正文
BBC Radio 4 2016-05-06
BBC Radio 4 2016-05-06
My earliest memories of children with Down’s syndrome still embarrass me.
They were given a name which I would rather not repeat. They were dressed in grey or fawn so that they wouldn't draw attention to themselves, and people would say regarding their parents that, 'It was a shame for them to have had such a child.'
But since then, I have met children and young people with that syndrome who clearly love life, love being dressed in bright colours, and who have brought delight to their parents. An increasing number of them can hold down a job, live independently or in supported accommodation, and may even compete in the paralympics. This heightened expectation and fulfilment of such young people is in no small way due to the pioneering work of the French Canadian Jean Vanier. Through his experience of living with severely disabled people he realised that they were seen more for their perceived problem rather than for their potential. And he began the international L'Arche community to provide appropriate care and change attitudes.
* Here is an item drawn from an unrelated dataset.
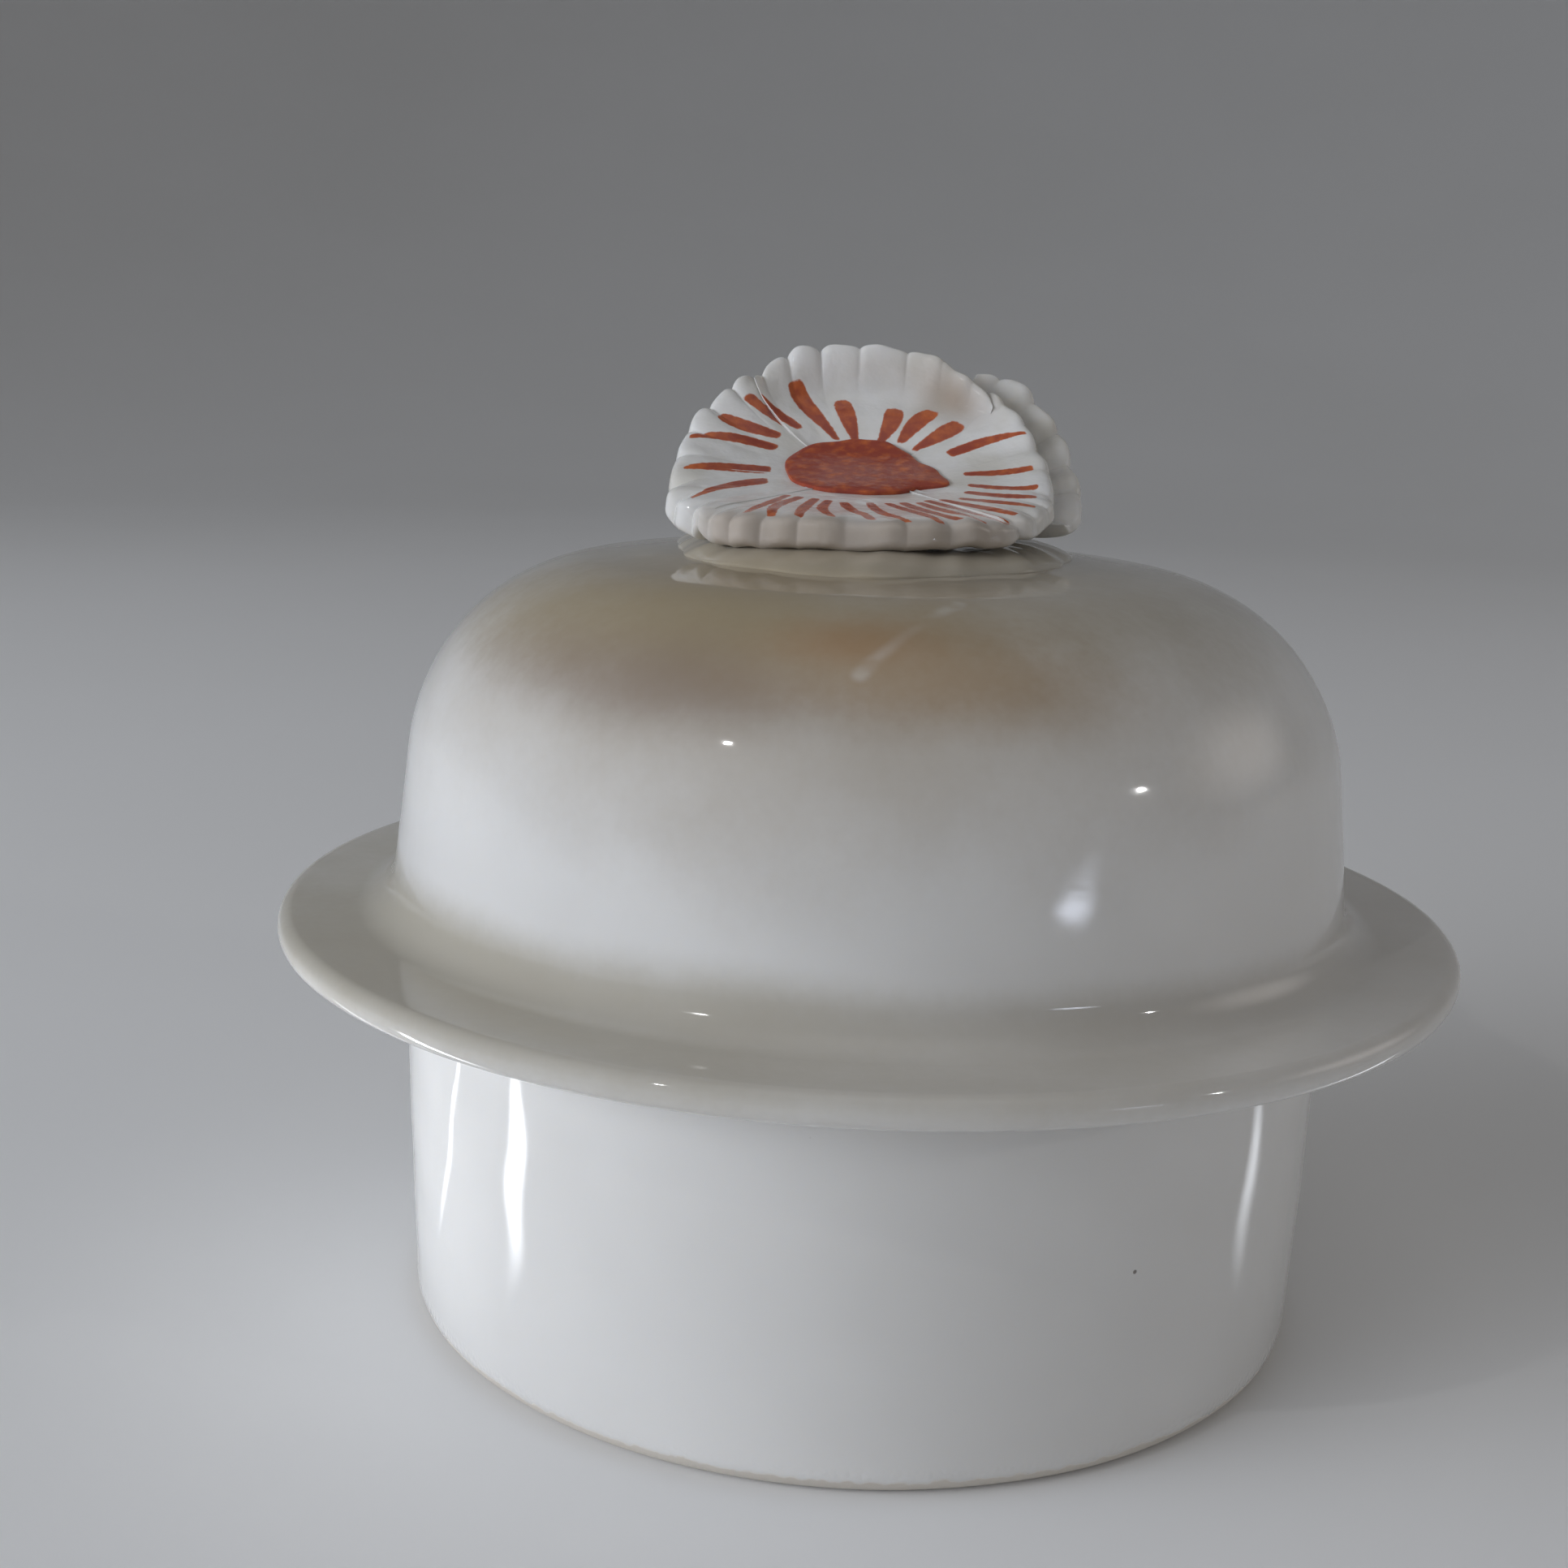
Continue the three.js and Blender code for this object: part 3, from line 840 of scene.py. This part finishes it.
def stain_and_painted_shade(n, base, place, height):
    """The glaze's colour with the stain's patches, the painted shade on the brim and crown, and one
    worn scratch laid over it.
    """
    x, y, _ = n.add("ShaderNodeSeparateXYZ", {"Vector": place}).outputs
    azimuth = n.math("DIVIDE", n.math("ARCTAN2", x, n.math("MULTIPLY", y, -1.0)),
                     math.radians(1))
    broad = n.math("MULTIPLY", n.math("SUBTRACT", n.noise(place, 90.0, 5.0), 0.5), 0.8)
    grain = n.math("MULTIPLY", n.math("SUBTRACT", n.noise(place, 1500.0, 3.0), 0.5), 0.14)
    wobble = n.math("ADD", broad, grain)
    # Painted shade: the first two patches darken the brim's top and the third darkens the crown with
    # an olive tone. The rest lay the real brown stain.
    for angle, level, wide, tall, strength, tint in STAIN_AND_SHADE:
        here = patch(n, azimuth, height, wobble, angle, level, wide, tall)
        base = n.mix(n.math("MULTIPLY", here, strength), base, colour(*tint))
    scratch = scuff(n, place, (-0.8, -27.0, 47.6), (4.6, -20.4, 50.8), 0.75)
    worn = n.step(n.noise(place, 450.0, 2.0), 0.25, 0.6)
    return n.mix(n.math("MULTIPLY", n.math("MULTIPLY", scratch, worn), 0.30), base, GLAZE_WHITE)


def iron_specks(n, base, place):
    """The colour with a few dark specks: the middles of some of the cells of a Voronoi pattern."""
    spots = n.add("ShaderNodeTexVoronoi", {"Vector": place, "Scale": 105.0})
    small = n.step(spots.outputs["Distance"], 0.010, 0.018, 1.0, 0.0)
    some = n.add("ShaderNodeSeparateColor", {"Color": spots.outputs["Color"]}).outputs["Red"]
    speck = n.math("MULTIPLY", small, n.math("GREATER_THAN", some, 0.72))
    return n.mix(n.math("MULTIPLY", speck, 0.8), base, colour(0.10, 0.07, 0.05))


def glaze_relief(n, place, height, bare):
    """Fine relief: orange peel, a slow ripple, grit on the bare foot and bubbles just above it."""
    peel = n.noise(place, 1100.0, 2.0)
    ripple = n.noise(place, 160.0, 1.0)
    grit = n.noise(place, 6000.0, 3.0)
    bubbles = n.add("ShaderNodeTexVoronoi", {"Vector": place, "Scale": 2600.0})
    edge = n.math("MULTIPLY", n.step(height, 0.8, 1.5), n.step(height, 1.5, 2.3, 1.0, 0.0))
    swell = n.math("MULTIPLY", n.math("SUBTRACT", 1.0, bubbles.outputs["Distance"]), edge)
    smooth_skin = n.math("ADD", n.math("MULTIPLY", peel, 0.012), n.math("MULTIPLY", ripple, 0.10))
    relief = n.math("ADD", smooth_skin, n.math("MULTIPLY", swell, 0.14))
    return n.math("ADD", relief, n.math("MULTIPLY", n.math("MULTIPLY", grit, bare), 0.10))


def white_glaze(name, stained_and_shaded):
    """Glazed porcelain: white body, glassy coat, specks, a bare foot and, on the lid, a stain and
    painted shade.
    """
    n = Nodes(name)
    place = n.add("ShaderNodeTexCoord").outputs["Object"]
    z = n.add("ShaderNodeSeparateXYZ", {"Vector": place}).outputs[2]
    height = n.math("DIVIDE", z, MM)
    cloud = n.noise(place, 40.0)
    base = n.mix(n.step(cloud, 0.35, 0.7), GLAZE_WHITE, GLAZE_GREY)
    # On the lid and pad: the brown stain, plus painted shade darkening the brim's top and the crown.
    if stained_and_shaded:
        base = stain_and_painted_shade(n, base, place, height)
    base = iron_specks(n, base, place)

    ragged = n.math("MULTIPLY", n.math("SUBTRACT", n.noise(place, 900.0), 0.5), 0.9)
    bare = n.step(n.math("ADD", height, ragged), 0.95, 1.2, 1.0, 0.0)
    base = n.mix(bare, base, FOOT_BARE)
    n.put(n.shader.inputs["Base Color"], base)

    relief = glaze_relief(n, place, height, bare)
    bump = n.add("ShaderNodeBump", {"Height": relief, "Distance": BUMP_DEPTH, "Strength": 0.6})
    n.put(n.shader.inputs["Normal"], bump.outputs["Normal"])
    used = n.step(n.noise(place, 300.0, 4.0), 0.45, 0.75, 0.05, 0.11)
    gloss = n.math("ADD", used, n.math("MULTIPLY", bare, 0.65))
    n.put(n.shader.inputs["Roughness"], gloss)
    n.shader.inputs["IOR"].default_value = GLASS_IOR
    n.shader.inputs["Subsurface Weight"].default_value = 0.25
    n.shader.inputs["Subsurface Radius"].default_value = (1.0, 0.9, 0.75)
    n.shader.inputs["Subsurface Scale"].default_value = 0.0015
    return n.material


jar_glaze = white_glaze("white_glaze_jar", stained_and_shaded=False)
lid_glaze = white_glaze("white_glaze_lid", stained_and_shaded=True)
jar.data.materials.append(jar_glaze)
lid.data.materials.append(lid_glaze)
collar.data.materials.append(jar_glaze)
print("white glazes:", jar_glaze.name, lid_glaze.name)

# %% [markdown]
# ### Flower glaze and iron red
#
# The flower's glaze is the same glass, slightly grey in soft clouds. Painted shade lays a warm
# grey-brown in the hollow under the back petal's lip and along the front rim, where the glaze also
# pools. The strokes are drawn from the distance kept on the mesh: paint where it is negative, with a
# noise that frays the edge. Thin paint is orange and thick paint is a deep red.

# %% Flower glaze
PAINT_DEEP = colour(0.31, 0.030, 0.005)
PAINT_THIN = colour(0.64, 0.135, 0.012)


def flower_glaze(name, painted, shine=0.4, thin_load=1.1):
    """Glossy, slightly translucent glaze, with iron-red strokes where painted.

    The load is noise plus a part that grows along the stroke. From 0.4 to thin_load the paint
    turns from deep red to orange.
    """
    n = Nodes(name)
    place = n.add("ShaderNodeTexCoord").outputs["Object"]
    cloud = n.noise(place, 220.0, 3.0)
    base = n.mix(n.step(cloud, 0.35, 0.8), colour(0.80, 0.785, 0.76), colour(0.66, 0.63, 0.57))
    # Painted shade, with glaze pooling: a warm grey-brown laid under the back petal's lip and along
    # the front rim.
    pooled_glaze_and_shade = n.add("ShaderNodeAttribute", attribute_name="pooled_glaze_and_shade").outputs["Fac"]
    base = n.mix(pooled_glaze_and_shade, base, colour(0.40, 0.32, 0.25))
    gloss = n.step(n.noise(place, 700.0), 0.3, 0.7, 0.06, 0.12)
    if painted:
        brush = n.add("ShaderNodeAttribute", attribute_name="brush").outputs["Fac"]
        along = n.add("ShaderNodeAttribute", attribute_name="along").outputs["Fac"]
        fray = n.math("MULTIPLY", n.math("SUBTRACT", n.noise(place, 2600.0, 3.0), 0.5), 0.2)
        paint = n.step(n.math("ADD", brush, fray), -0.06, 0.05, 1.0, 0.0)
        bristle = n.noise(place, 1300.0, 3.0)
        load = n.math("ADD", n.math("MULTIPLY", bristle, 0.9), n.math("MULTIPLY", along, 0.35))
        thin = n.step(load, 0.4, thin_load)
        rim_thin = n.step(brush, -0.22, 0.0)
        thin = n.math("MAXIMUM", thin, n.math("MULTIPLY", rim_thin, 0.55))
        red = n.mix(thin, PAINT_DEEP, PAINT_THIN)
        base = n.mix(n.math("MULTIPLY", paint, 0.95), base, red)
        gloss = n.math("ADD", gloss, n.math("MULTIPLY", paint, 0.05))
    n.put(n.shader.inputs["Base Color"], base)
    n.put(n.shader.inputs["Roughness"], gloss)
    relief = n.math("ADD", n.math("MULTIPLY", n.noise(place, 500.0, 3.0), 0.5),
                    n.math("MULTIPLY", n.noise(place, 1600.0, 2.0), 0.15))
    bump = n.add("ShaderNodeBump", {"Height": relief, "Distance": BUMP_DEPTH, "Strength": 0.55})
    n.put(n.shader.inputs["Normal"], bump.outputs["Normal"])
    n.shader.inputs["IOR"].default_value = GLASS_IOR
    n.shader.inputs["Specular IOR Level"].default_value = shine
    n.shader.inputs["Subsurface Weight"].default_value = 0.15 if painted else 0.3
    n.shader.inputs["Subsurface Radius"].default_value = (1.0, 0.85, 0.65)
    n.shader.inputs["Subsurface Scale"].default_value = 0.0008
    return n.material


painted_glaze = flower_glaze("flower_glaze_painted", painted=True)
plain_glaze = flower_glaze("flower_glaze_plain", painted=False)
enamel = flower_glaze("iron_red_enamel_thick", painted=True, shine=0.2, thin_load=0.85)
for piece in (front, right, back, left):
    piece.data.materials.append(painted_glaze)
for piece in (outer, core):
    piece.data.materials.append(plain_glaze)
eye.data.materials.append(enamel)
pad.data.materials.append(lid_glaze)
print("flower glazes:", painted_glaze.name, plain_glaze.name, enamel.name)

# %% [markdown]
# ## Floor
#
# A plain pale room: a flat floor that curves up into a round wall, so it looks the same from all
# sides. A flat plane would show its edge behind the jar from low down. The room is a turned
# outline, like the jar itself.

# %% Floor


def sweep(radius=1.9, bend=1.2, top=2.2):
    """Profile of a round room from its wall's top down a quarter circle to the floor's middle."""
    turn = np.linspace(np.pi / 2, 0, 40)
    r = np.concatenate([[radius], radius - bend + bend * np.sin(turn), [0.4, 0.0]])
    z = np.concatenate([[top], bend - bend * np.cos(turn), [0.0, 0.0]])
    return np.stack([r, z], -1) / MM


floor = surface("floor", turned(sweep(), columns=128, waver=0.0), poles=(False, True))
paper = Nodes("studio_paper")
paper_place = paper.add("ShaderNodeTexCoord").outputs["Object"]
paper_tone = paper.step(paper.noise(paper_place, 3.0), 0.3, 0.7)
paper_colour = paper.mix(paper_tone, colour(0.90, 0.895, 0.885), colour(0.93, 0.925, 0.92))
paper.put(paper.shader.inputs["Base Color"], paper_colour)
paper.shader.inputs["Roughness"].default_value = 0.8
floor.data.materials.append(paper.material)

# %% [markdown]
# ## Light
#
# The key is a long cool softbox from the left and low down, the fill is weak and warm, and a
# wide one hangs overhead. Porcelain is told from chalk by what it mirrors, so two small lamps,
# a little window and three narrow strips lying on the floor are there mostly for their
# reflections. The strips draw the upright streaks on the jar's wall, which mirrors what lies on
# the floor. The key is kept out of the reflections, where it would wash out the stain.

# %% Light helpers


def area_light(name, size, watts, tint):
    """A rectangular light, unseen by the camera itself but mirrored by the glaze."""
    data = bpy.data.lights.new(name, "AREA")
    data.shape = "RECTANGLE"
    data.size, data.size_y = size
    data.energy = watts
    data.color = tint
    made = bpy.data.objects.new(name, data)
    bpy.context.scene.collection.objects.link(made)
    made.visible_camera = False
    print(f"{name}: {watts} W")
    return made


def feather(light):
    """Makes a light fade from its middle to nothing at its edge, as a good softbox does.

    The glaze then mirrors a glow and not a panel. The strength is an S-curve of the distance
    from the middle of the light's own square.
    """
    light.data.use_nodes = True
    tree = light.data.node_tree
    square = tree.nodes.new("ShaderNodeNewGeometry").outputs["Parametric"]
    from_middle = tree.nodes.new("ShaderNodeVectorMath")
    from_middle.operation = "DISTANCE"
    from_middle.inputs[1].default_value = (0.5, 0.5, 0.0)
    fade = tree.nodes.new("ShaderNodeMapRange")
    fade.interpolation_type = "SMOOTHSTEP"
    fade.inputs["From Min"].default_value = 0.05
    fade.inputs["From Max"].default_value = 0.5
    fade.inputs["To Min"].default_value = 3.0
    fade.inputs["To Max"].default_value = 0.0
    tree.links.new(square, from_middle.inputs[0])
    tree.links.new(from_middle.outputs["Value"], fade.inputs["Value"])
    tree.links.new(fade.outputs["Result"], tree.nodes["Emission"].inputs["Strength"])


def lamp(name, azimuth, elevation, distance, size, watts, tint, aim=(0.0, 0.0, 0.03),
         feathered=False):
    """A light placed by its angles round the jar, a distance away, and turned to face the aim.

    Azimuth 0 is in front of the flower and 90 is to its right, elevation is above the floor.
    """
    a, e = math.radians(azimuth), math.radians(elevation)
    away = Vector((math.sin(a) * math.cos(e), -math.cos(a) * math.cos(e), math.sin(e)))
    made = area_light(name, size, watts, tint)
    made.location = Vector(aim) + away * distance
    made.rotation_euler = away.to_track_quat("Z", "Y").to_euler()
    if feathered:
        feather(made)
    return made


def strip(name, start, end, width, watts, tint):
    """A narrow light lying on the floor between two places in mm, shining straight up."""
    start, end = Vector(start) * MM, Vector(end) * MM
    way = end - start
    made = area_light(name, (way.length, width * MM), watts, tint)
    made.location = ((start.x + end.x) / 2, (start.y + end.y) / 2, 1.5 * MM)
    made.rotation_euler = (math.pi, 0.0, math.atan2(way.y, way.x))
    feather(made)
    return made


# %% Place the lights
key = lamp("key", -64, 17, 0.85, (1.50, 0.46), 2.7, (0.85, 0.905, 1.0), feathered=True)
key.visible_glossy = False
key.data.spread = math.radians(110)
lamp("fill", 100, 18, 1.00, (1.0, 0.7), 0.8, (1.0, 0.94, 0.90), feathered=True)
lamp("top", 20, 84, 1.30, (1.6, 1.6), 1.1, (1.0, 0.96, 0.91), feathered=True)
lamp("small_left", -40, 40, 0.60, (0.010, 0.010), 0.12, (1.0, 1.0, 1.0))
lamp("small_right", 66, 20, 0.60, (0.010, 0.010), 0.12, (1.0, 1.0, 1.0))
lamp("window", 45, -2, 0.25, (0.060, 0.016), 0.010, (0.78, 0.84, 1.0),
     aim=(0.0, 0.0, 0.036), feathered=True)
strip("strip_left", (-31, -23), (-86, -25), 6.5, 0.010, (0.90, 0.94, 1.0))
strip("strip_far_left", (-34, -8), (-84, 6), 2.5, 0.0010, (0.90, 0.94, 1.0))
strip("strip_right", (35, -15), (86, 8), 6.0, 0.0012, (0.90, 0.94, 1.0))

# %% World
world = bpy.data.worlds.new("studio")
world.use_nodes = True
world.node_tree.nodes["Background"].inputs["Color"].default_value = (0.82, 0.85, 0.90, 1.0)
world.node_tree.nodes["Background"].inputs["Strength"].default_value = 0.15
bpy.context.scene.world = world
bpy.context.scene.view_settings.view_transform = "Standard"

# %% [markdown]
# ## Camera
#
# Close to the jar and a little above it, looking past its left shoulder, with a slight roll. It is
# placed by two points and a roll, with no constraint that would have to be evaluated.

# %% Camera
CAMERA_ROLL = 2.14
camera_place = Vector((0.0, -0.1344, 0.0642))
camera_aim = Vector((-0.00593, 0.0, 0.03545))
camera_data = bpy.data.cameras.new("camera")
camera_data.lens = 45.43
camera_data.sensor_width = 36.0
camera_data.clip_start = 0.01
camera = bpy.data.objects.new("camera", camera_data)
bpy.context.scene.collection.objects.link(camera)
camera.location = camera_place
camera.rotation_mode = "QUATERNION"
look = (camera_aim - camera_place).to_track_quat("-Z", "Y")
camera.rotation_quaternion = look @ Quaternion((0, 0, 1), math.radians(CAMERA_ROLL))
bpy.context.scene.camera = camera
print(f"camera {camera_place.length / MM:.0f} mm from the foot's centre")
So it was interesting to listen yesterday on this programme to a discussion about the efficacy and ethics of different forms of medical testing which try to assess whether the fetus in the womb has a likelihood of having Down’s.
I don't want to deal here with the vexatious issues around the possibility of terminating a pregnancy on the grounds of the results of such a test. I want rather to think what happens when such a child is born. People may automatically say that a child with Down's will change the parents' lives. That's true. They have to deal with a change of expectations.
But then any child should change its parents' lives if they love him or her.
For me the issue is whether the community into which it is born will be welcoming for I believe that such children are essential to the health of our whole society.
I say this because I have noticed recently in reading the Gospels, how Jesus has a consistent habit of rehabilitating people whom society had marginalised....not just tax collectors and prostitutes but people who were stigmatised because of their mental or physical disorder. He sends people presumed to be demon-possessed, people who had leprosy, people who were disabled back into the societies which had forcibly excluded them.
That divine initiative suggests to me that perhaps those of us who deem ourselves 'normal' will only be cured of the disease of arrogant perfectionism when we are touched, socially and physically by those from whom we might be prone to avert our eyes.
It suggests to me that those who have Down's syndrome may be the very people through whom society is healed.